Essentials of Strict Liability :
There are three conditions needed to be satisfied to constitute a strict liability. They are –
- Dangerous Substances – Defendant will be held strictly liable if “dangerous substances escape from his premises. Explosives, poison, toxic gasses, electricity, etc. can be defined as dangerous substances.
- Escape: Another condition to make the defendant strictly liable is that the substance should escape from the premises and shouldn’t be within the reach of the defendant after its escape. For instance, a person has a poisonous plant on his premises, and it is reaching out to his neighbor’s land, in that case, the defendant cannot say that the plant is on his land and only the leaves are on his neighbor’s land. This will be regarded as escape and the defendant will be held liable if someone consumes those poisonous leaves and dies. In the case of Read v. Lyons and Co . it was held by the Court that the accident had occurred in the premises of the factory and there was no escape of anything from there that could have caused damage to a person.

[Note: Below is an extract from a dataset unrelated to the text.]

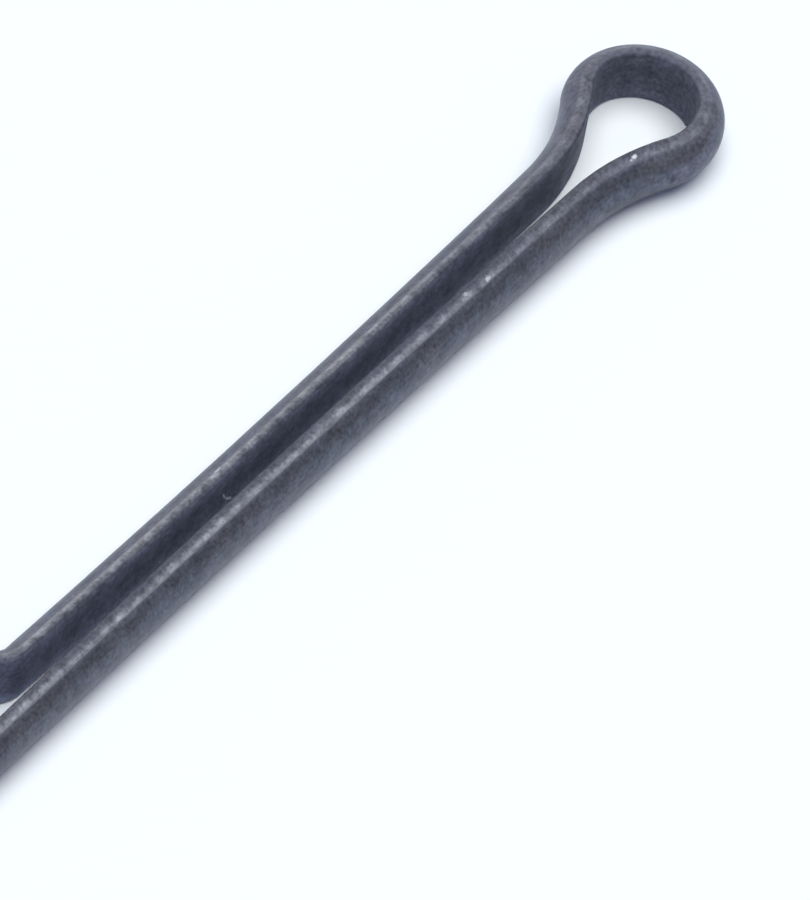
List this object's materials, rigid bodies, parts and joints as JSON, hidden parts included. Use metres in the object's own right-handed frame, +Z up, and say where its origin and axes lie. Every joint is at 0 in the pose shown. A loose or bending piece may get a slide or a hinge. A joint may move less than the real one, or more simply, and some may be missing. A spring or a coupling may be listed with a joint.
{
  "type": "cotter pin",
  "caption": "Split cotter pin of half-round steel wire with a round eye, a closed-in neck, a long straight leg and a shorter leg whose tip is bent outwards.",
  "frame": {"origin": "centre of the eye's crown, halfway up the wire", "axes": "+X along the shank from the eye to the tips, +Y to the long leg's side, +Z up out of the side that the pin lies on"},
  "size_m": [0.054, 0.0071, 0.0028],
  "materials": {
    "black_oxide_steel": "black oxide, satin, with bright wear on the edges"
  },
  "bodies": {
    "root": {"cotter_pin": "black_oxide_steel"}
  },
  "joints": []
}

- Non-natural use: there should be non-natural use of land to constitute strict liability. In the case of Rylands v. Fletcher , the water collected in the reservoir was a non-natural use of the land. Storage of water for domestic use is natural use. The storage of water for the energizing mill is a non-natural use of water and hence, the defendant was held liable in Ryland’s case.
Exceptions to rule of Strict Liability :
The exceptions to the rule of Strict Liability are –
- Plaintiff’s Own Fault – When the cause of damage is an act of the plaintiff itself, no compensation would be available to the plaintiff in that case and the defendant will not be held liable.
In the case of Ponting v Noakes, the plaintiff’s horse died after it entered the property of the defendant and ate some poisonous leaves. The Court held that the defendant was not to be held liable because it was a wrongful intrusion.
- Act of God or Vis Mjor – The term Act of God can be defined as an event that is beyond the control of human beings. When the escape is caused by natural causes without any human intervention, the defendant can use the act of God as a defense.
In the case of Nichols V. Marshland, the defendant had a few artificial lakes on his land. But extremely heavy rain caused the banks of the lakes to burst and four bridges belonging to the plaintiff were carried away by the water. In the Court It was held that the defendant was not liable since plaintiff’s bridges were swept away by an Act of God.
- Mutual benefit – when there is implied consent of the plaintiff to the presence of the source of damage or danger and there is no negligence on the part of the defendant, the defendant will not be held liable.
- Act of stranger – The rule does not apply when the cause of damage is an act of a stranger or third party. Here, it should be noted that the third party is neither the servant of the defendant nor he is having any control over that person.
For instance, in the case of Box v Jubb, where the reservoir of the defendant overflowed because a third party emptied his drain through the defendant’s reservoir, the Court held that the defendant wouldn’t be liable because a third party was responsible for the act.
- Statutory act – if any act done under the authorization of the government or corporation, then it acts as a defense to an action for tort. In Green v. Chelsea Co., the defendants were mandated by statute to ensure a continuous flow of water. However, a water pipe belonging to the company burst, thus flooding the plaintiff’s premises with water without any fault or negligence on the part of the defendants. The court held that the defendants were not liable as it was performing its statutory duty and did not practice any negligence on its part.
The rule of Strict Liability can be considered as an exception to the general principles of tort where a person is held liable only when he is at fault but the principles governing the rule of Strict Liability mentions that a person can be held liable even when he is not at fault or had no intentions of harm. Hence this is also known as NO fault liability.